### AIM
Repeat exactly the stretch of lines from the line containing "for name, piece" through the line containing "obj.parent = None", both included, and nothing else.

### SOURCE DATA
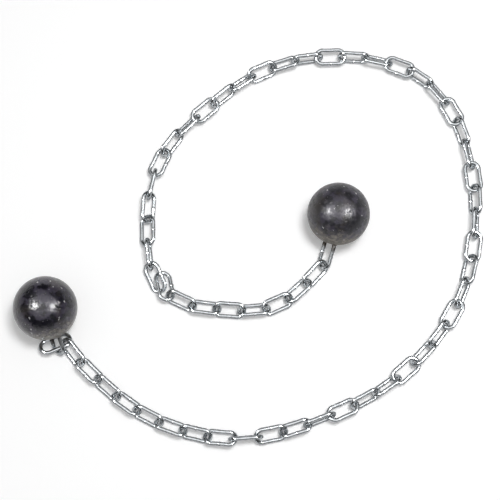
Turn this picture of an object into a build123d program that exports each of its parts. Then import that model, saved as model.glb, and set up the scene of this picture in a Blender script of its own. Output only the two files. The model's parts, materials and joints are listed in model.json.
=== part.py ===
"""Two cast iron balls joined by a welded straight-link chain, laid out in a spiral on a flat surface.

Millimetres, +Z up.  The origin is under the middle of the whole set, on the surface it lies on.
Every link is a separate solid, and each ball carries an eye: a chain link with one crown welded into it.
"""

import os
from math import cos, radians, sin

from build123d import *

# Driving dimensions
ball_diameter = 61.5
wire = 4.0  # diameter of the chain's round wire
link_width = 18.0  # outside
link_inner_length = 25.8
play = 1.5  # free travel left at each interlock of the laid-out chain
weld_upset = 0.2  # how far the butt weld stands out of the wire
weld_length = 1.6
weld_chamfer = 0.18  # round each end of the weld
bead_radius = 3.2  # weld bead where an eye's leg enters its ball

# Values that follow from them
ball_radius = ball_diameter / 2
crown_radius = (link_width - wire) / 2  # of the wire's centre line
half_leg = (link_inner_length + 2 * wire - link_width) / 2
half_link = half_leg + crown_radius  # from a link's middle to its crown's centre line
pitch = link_inner_length - play
crown_reach = half_link - pitch / 2  # a crown's centre line passes its interlock point by this much

# How closely positions along the route and rims of the weld are found
halvings = 30
rim_tolerance = 0.01

# The chain's route over the surface: one stretch either side of the fold, as the interlocks pass
long_route = [
    (-179.5, -95), (-164, -114), (-146.5, -131), (-109.5, -160), (-63.5, -180), (-15, -187.5),
    (33, -180.5), (80.5, -164), (123.5, -142.5), (161, -113), (193, -75), (215, -29), (224.5, 19),
    (226, 66), (218.5, 112), (205, 148), (182, 176.5), (144, 197.5), (96, 204), (47, 200),
    (2, 183), (-36, 153.5), (-71.5, 120.5), (-94.5, 82.5), (-102.5, 33), (-98.5, -18), (-97.5, -24),
]
short_route = [(-78.5, -48), (-56, -58.5), (-32, -61.5), (17, -61), (40, -50), (58, -33), (78, -12)]

# How far each link from the second to the last leans over, in degrees, left leg up when positive
link_leans = (
    (44, -39) * 3 + (44, -28, -84)  # rocked from side to side
    + (34, -38, 78, -16, 58, -60, 14, -56, 56, -14)
    + (58, -50, 10, 66, -58, -2, 60, -66, -10)  # turned about 60 degrees from one to the next
    + (50, -76, -16, 46, -76, -16, -82, 34, -36)
    + (48, -68, -2, 58, -60, 14, 80, -46, 30)
    + (-82, 24, -18)  # the last two of these are the links of the fold
    + (46, -34, 36, -42, 32, -38, 44)
)
fold_link = 49  # the link that the next one has slid back into
fold_heading = -66
slid_heading = -76
slid_slope = 12
slid_crown_height = 7.0  # of its wire, where the next link pulls on it

# The first link lies across the end of the chain, and the first eye holds it by one leg
first_heading = 24
first_slope = -8
first_lean = -20
first_crown_height = 6.8  # of its wire, where the second link pulls on it
eye_hold = 1.2  # along the leg, from the link's middle
eye_play = 5.0  # from that leg's centre line to the eye's crown

# How each eye runs from its ball down to the surface: heading, slope and lean in degrees
eye_runs = {1: (-73, 31.2, 50), 2: (-107, 25.5, 45)}
last_play = 0.6  # more room where the last link turns up to its eye
last_rise = 1.0  # of that eye's crown over the last interlock

UP = Vector(0, 0, 1)


def direction(heading, slope=0):
    """The unit vector at this heading, rising at this slope."""
    level = cos(radians(slope))
    return Vector(level * cos(radians(heading)), level * sin(radians(heading)), sin(radians(slope)))


def across(along, lean):
    """The direction of a link's width: level and to the left at no lean, turned up as it leans."""
    level = UP.cross(along).normalized()
    return level.rotate(Axis((0, 0, 0), along), lean)


def link_plane(middle, along, lean):
    """The plane of a link: X along its legs, Y across its width."""
    return Plane(origin=middle, x_dir=along, z_dir=along.cross(across(along, lean)))


def lying_height(lean):
    """The height of a link's middle when its lower leg lies on the surface."""
    return crown_radius * abs(sin(radians(lean))) + wire / 2


def paced(points, count):
    """Points one pitch apart, straight across, along a smooth curve through the given points."""
    curve = Spline(*points)
    stations = [curve @ 0]
    travelled = 0
    for _ in range(count):
        near = travelled
        far = min(travelled + 2 * pitch, curve.length)
        for _ in range(halvings):
            travelled = (near + far) / 2
            ahead = curve.position_at(travelled, position_mode=PositionMode.LENGTH)
            if (ahead - stations[-1]).length < pitch:
                near = travelled
            else:
                far = travelled
        stations.append(ahead)
    return stations


def run_of_links(stations, leans, first_height):
    """Planes of the links between stations, each interlock as high as the more upright link needs."""
    heights = [first_height]
    for lean, next_lean in zip(leans, leans[1:] + leans[-1:]):
        heights.append(max(lying_height(lean), lying_height(next_lean)))
    raised = [Vector(spot.X, spot.Y, height) for spot, height in zip(stations, heights)]
    planes = []
    for start, finish, lean in zip(raised, raised[1:], leans):
        planes.append(link_plane((start + finish) / 2, (finish - start).normalized(), lean))
    return planes, raised


def pulled_link(interlock, puller, crown_height, along, lean):
    """The plane of a link whose far crown is pulled off to one side by the next link."""
    normal = along.cross(across(along, lean))
    pull = (puller - normal * puller.dot(normal)).normalized()
    pulled_wire = interlock + puller * crown_reach
    pulled_wire.Z = crown_height
    return link_plane(pulled_wire - pull * crown_radius - along * half_leg, along, lean)


# Chain layout
long_count = fold_link - 2
long_leans = link_leans[:long_count]
fold_lean, slid_lean = link_leans[long_count : long_count + 2]
long_stations = paced(long_route, long_count)
link_planes, long_points = run_of_links(long_stations, long_leans, lying_height(long_leans[0]))

fold_start = long_points[-1]
fold_finish = fold_start + direction(fold_heading) * pitch
fold_finish.Z = lying_height(fold_lean)
fold_along = (fold_finish - fold_start).normalized()
link_planes.append(link_plane((fold_start + fold_finish) / 2, fold_along, fold_lean))

short_leans = link_leans[long_count + 2 :]
short_stations = paced(short_route, len(short_leans))
short_planes, short_points = run_of_links(short_stations, short_leans, lying_height(short_leans[0]))
slid_along = direction(slid_heading, slid_slope)
link_planes.append(
    pulled_link(short_points[0], short_planes[0].x_dir, slid_crown_height, slid_along, slid_lean)
)
link_planes += short_planes

first_along = direction(first_heading, first_slope)
first_link = pulled_link(
    long_points[0], link_planes[0].x_dir, first_crown_height, first_along, first_lean
)
link_planes.insert(0, first_link)

# Eyes and balls
held_wire = first_link.from_local_coords((eye_hold, -crown_radius, 0))
eye_planes = {}
ball_centres = {}
for side, (heading, slope, lean) in eye_runs.items():
    outward = direction(heading, -slope)
    if side == 1:
        eye_tip = held_wire + outward * eye_play
    else:
        eye_tip = short_points[-1] + outward * (crown_reach + last_play) + UP * last_rise
    eye_planes[side] = link_plane(eye_tip - outward * half_link, outward, lean)
    ball_centres[side] = eye_tip - outward * ((ball_radius - eye_tip.Z) / sin(radians(slope)))


# One chain link, its middle at the origin, with a butt weld in the left leg
with BuildPart() as chain_link:
    for end in (1, -1):
        with BuildSketch(Plane.YZ.offset(-half_leg)):
            with Locations((end * crown_radius, 0)):
                Circle(wire / 2)
        extrude(amount=2 * half_leg)
        with BuildSketch(Plane.YZ.offset(end * half_leg)):
            with Locations((crown_radius, 0)):
                Circle(wire / 2)
        revolve(axis=Axis((end * half_leg, 0, 0), (0, 0, -end)), revolution_arc=180)
    with Locations(Location((0, crown_radius, 0), (0, 90, 0))):
        Cylinder(wire / 2 + weld_upset, weld_length)
    weld_rims = chain_link.edges().filter_by(GeomType.CIRCLE).filter_by(
        lambda rim: abs(rim.radius - wire / 2 - weld_upset) < rim_tolerance
    )
    chamfer(weld_rims, weld_chamfer)

pieces = {}

for number, place in enumerate(link_planes, start=1):
    # Every third link has its weld on the other leg
    turn = 180 if number % 3 == 0 else 0
    with BuildPart() as laid_link:
        with Locations(place.location * Location((0, 0, 0), (0, 0, turn))):
            add(chain_link.part)
    pieces[f"link_{number:02d}"] = laid_link.part

for side, place in eye_planes.items():
    with BuildPart() as ball:
        with Locations(ball_centres[side]):
            Sphere(ball_radius)

    # The eye ends where its legs meet the ball, with a weld bead round each
    centre = ball_centres[side]
    depth = place.to_local_coords(centre).X
    leg_entry = depth + (ball_radius**2 - crown_radius**2) ** 0.5
    with BuildPart() as eye:
        with Locations(place):
            add(chain_link.part)
        with Locations(place.location):
            with Locations((leg_entry, crown_radius, 0), (leg_entry, -crown_radius, 0)):
                Sphere(bead_radius)
        with Locations(centre):
            Sphere(ball_radius, mode=Mode.SUBTRACT)

    pieces[f"ball_{side}"] = Compound([ball.part.solid(), eye.part.solid()])

# The origin goes under the middle of the set
spread = Compound(list(pieces.values())).bounding_box()
to_origin = Location((-spread.center().X, -spread.center().Y, -spread.min.Z))

os.makedirs("parts", exist_ok=True)
for name, piece in pieces.items():
    piece = piece.moved(to_origin)
    piece.label = name
    export_step(piece, f"parts/{name}.step")
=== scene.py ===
"""Looks of the ball and chain pair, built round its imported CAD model.

Metres, +Z up, with the set lying on the plane Z = 0.  Every link is bent from round wire by one
Geometry Nodes tree, and each ball is a cast skin with a chain link welded into it as an eye.
"""

import json
import logging
import math
from dataclasses import dataclass, field
from enum import Enum

import bmesh
import bpy
import numpy as np
from mathutils import Matrix, Vector


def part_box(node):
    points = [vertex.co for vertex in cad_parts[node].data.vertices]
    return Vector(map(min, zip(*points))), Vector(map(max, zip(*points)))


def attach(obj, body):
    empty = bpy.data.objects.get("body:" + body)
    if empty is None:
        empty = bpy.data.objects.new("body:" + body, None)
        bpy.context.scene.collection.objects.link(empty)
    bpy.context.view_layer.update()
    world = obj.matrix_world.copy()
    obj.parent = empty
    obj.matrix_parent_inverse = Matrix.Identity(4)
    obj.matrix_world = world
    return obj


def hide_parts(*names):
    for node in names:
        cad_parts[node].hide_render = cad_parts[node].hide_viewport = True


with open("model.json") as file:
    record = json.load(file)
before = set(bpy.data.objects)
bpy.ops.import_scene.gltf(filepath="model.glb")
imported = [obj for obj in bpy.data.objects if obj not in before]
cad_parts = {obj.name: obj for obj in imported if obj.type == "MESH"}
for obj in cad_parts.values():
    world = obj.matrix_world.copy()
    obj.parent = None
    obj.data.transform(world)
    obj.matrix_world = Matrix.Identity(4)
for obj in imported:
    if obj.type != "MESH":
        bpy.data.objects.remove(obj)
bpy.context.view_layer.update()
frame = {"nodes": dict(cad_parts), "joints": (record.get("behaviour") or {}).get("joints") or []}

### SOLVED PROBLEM
for name, piece in pieces.items():
    piece = piece.moved(to_origin)
    piece.label = name
    export_step(piece, f"parts/{name}.step")
=== scene.py ===
"""Looks of the ball and chain pair, built round its imported CAD model.

Metres, +Z up, with the set lying on the plane Z = 0.  Every link is bent from round wire by one
Geometry Nodes tree, and each ball is a cast skin with a chain link welded into it as an eye.
"""

import json
import logging
import math
from dataclasses import dataclass, field
from enum import Enum

import bmesh
import bpy
import numpy as np
from mathutils import Matrix, Vector


def part_box(node):
    points = [vertex.co for vertex in cad_parts[node].data.vertices]
    return Vector(map(min, zip(*points))), Vector(map(max, zip(*points)))


def attach(obj, body):
    empty = bpy.data.objects.get("body:" + body)
    if empty is None:
        empty = bpy.data.objects.new("body:" + body, None)
        bpy.context.scene.collection.objects.link(empty)
    bpy.context.view_layer.update()
    world = obj.matrix_world.copy()
    obj.parent = empty
    obj.matrix_parent_inverse = Matrix.Identity(4)
    obj.matrix_world = world
    return obj


def hide_parts(*names):
    for node in names:
        cad_parts[node].hide_render = cad_parts[node].hide_viewport = True


with open("model.json") as file:
    record = json.load(file)
before = set(bpy.data.objects)
bpy.ops.import_scene.gltf(filepath="model.glb")
imported = [obj for obj in bpy.data.objects if obj not in before]
cad_parts = {obj.name: obj for obj in imported if obj.type == "MESH"}
for obj in cad_parts.values():
    world = obj.matrix_world.copy()
    obj.parent = None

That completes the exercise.